What drives someone to seek a life without the labels of “addict” or “alcoholic”? This episode of The Freedom Model for Addictions tackles one of the most heated questions in recovery circles: is addiction a disease or a moral failure? Mark Sheeran and Michelle Dunbar argue it’s neither. They challenge the familiar story that people drink or use because they’re sick, weak, or spiritually broken, pointing out how the disease model and 12-step ideas are tangled up with moral judgement.

As Mark puts it bluntly, “The disease concept is a moral concept because it’s pseudoscience… really what they’re saying is, you’re weak.” You’ll hear them break down the “false dichotomy” people are handed: either you’re powerless with a disease, or you’re a bad person lacking willpower. They insist both miss the mark. Instead, substance use is framed as a set of choices driven by personal reasons and interpretations, not by an external force inside the bottle or pill.

“There is no such thing as willpower… there are just choices that people are making,” Mark explains. Michelle shares her own journey from decades in AA, judging all drinking as “evil”, to later moderating and finding alcohol “really not a big deal”. Together they use everyday examples — from binge-drinking students to people who take prescribed opiates and stop without fuss — to show how behaviour changes as people simply change their minds.

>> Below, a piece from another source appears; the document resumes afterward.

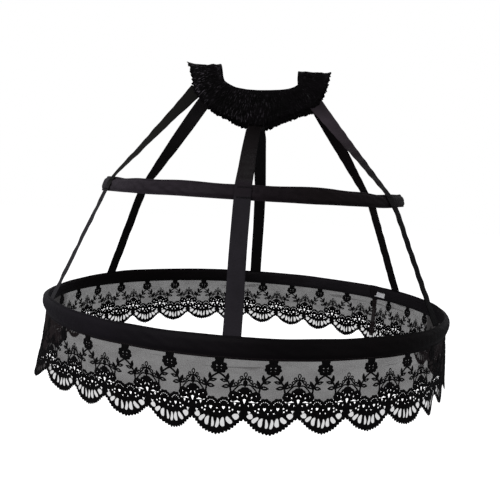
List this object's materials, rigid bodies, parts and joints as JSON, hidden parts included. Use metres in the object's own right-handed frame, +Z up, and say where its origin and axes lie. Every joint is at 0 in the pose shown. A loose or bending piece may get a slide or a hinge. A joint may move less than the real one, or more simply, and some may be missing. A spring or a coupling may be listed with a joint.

For anyone tired of feeling broken, labelled, or stuck in endless recovery, this conversation offers a stark alternative: “It’s not a disease. You’re not a bad person. You’re confused. That’s it.” The episode is aimed at people questioning traditional treatment, curious about moderation, or wanting to shed the shame-heavy identity that often comes with addiction stories.

If you’ve ever wondered whether you *have* to see yourself as powerless or defective to move on, this one might push you to rethink the whole picture.